The financial formula for the library’s construction thus follows the model for the Knesset campus and the Supreme Court, both also financed mostly by the Rothschild Foundation, thus becoming powerful symbols of the Jewish Diaspora’s active role in building the Jewish state.
Having said this, the new library will potentially carry universal meaning as well as Jewish symbolic import.
For example, the library holds one of the world’s largest and most precious collections of Islamic and other Middle Eastern manuscripts – including a Quran more than 1,000 years old, which will be part of the building’s permanent exhibits.
The library’s possession, in addition to the Einstein and Kafka papers, of Sir Isaac Newton’s non-scientific works, as well as the papers of internationally renowned writers like literary great Stephan Zweig and philosopher Martin Buber, will lend the National Library international relevance.
Yet the most emphatically universal message lies in the library’s statement about the status of the book in the current digital day and age.
The inauguration of the library at a time when bookstores worldwide are disappearing and major book publishers are struggling, raises the shadow of Lord Parkinson’s pointed remark in the 1950s that the British Colonial Office was expanding even as the empire was disappearing.

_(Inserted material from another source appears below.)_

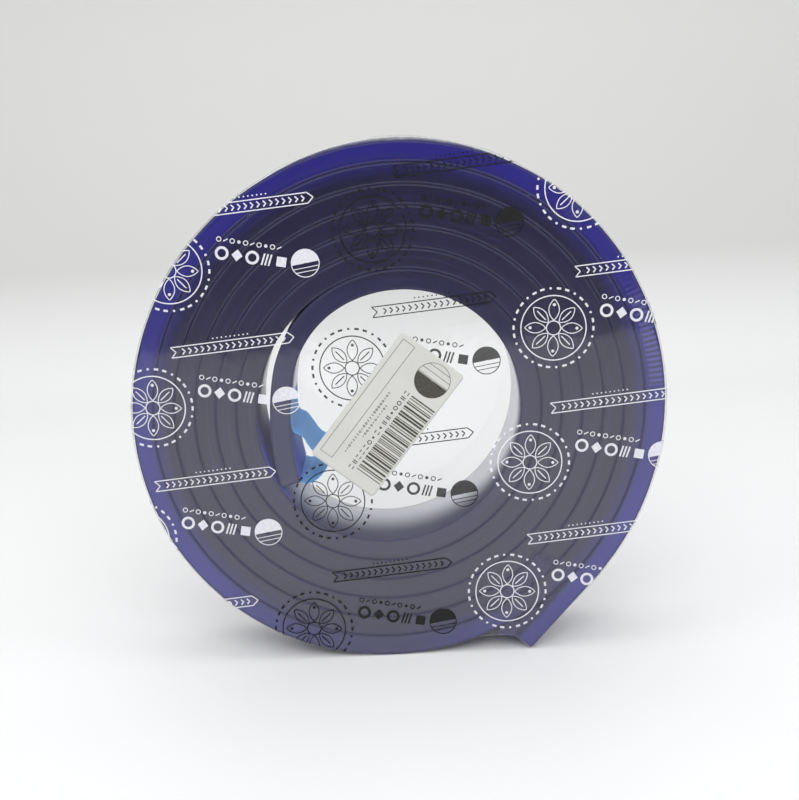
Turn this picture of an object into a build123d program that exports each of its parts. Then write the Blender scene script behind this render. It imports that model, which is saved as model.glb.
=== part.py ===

Time will tell whether this parallel is valid, but the men and women responsible for the National Library of Israel clearly disagree. Though it is engaging in a massive effort to digitise its texts, the library’s builders and executives believe it will swarm with scholars, students and visitors, and, in due course, will loom as proof that the book, arguably the lynchpin of the Jewish past, is also a key to the future. And not just of the Jewish people, but of the human race as a whole.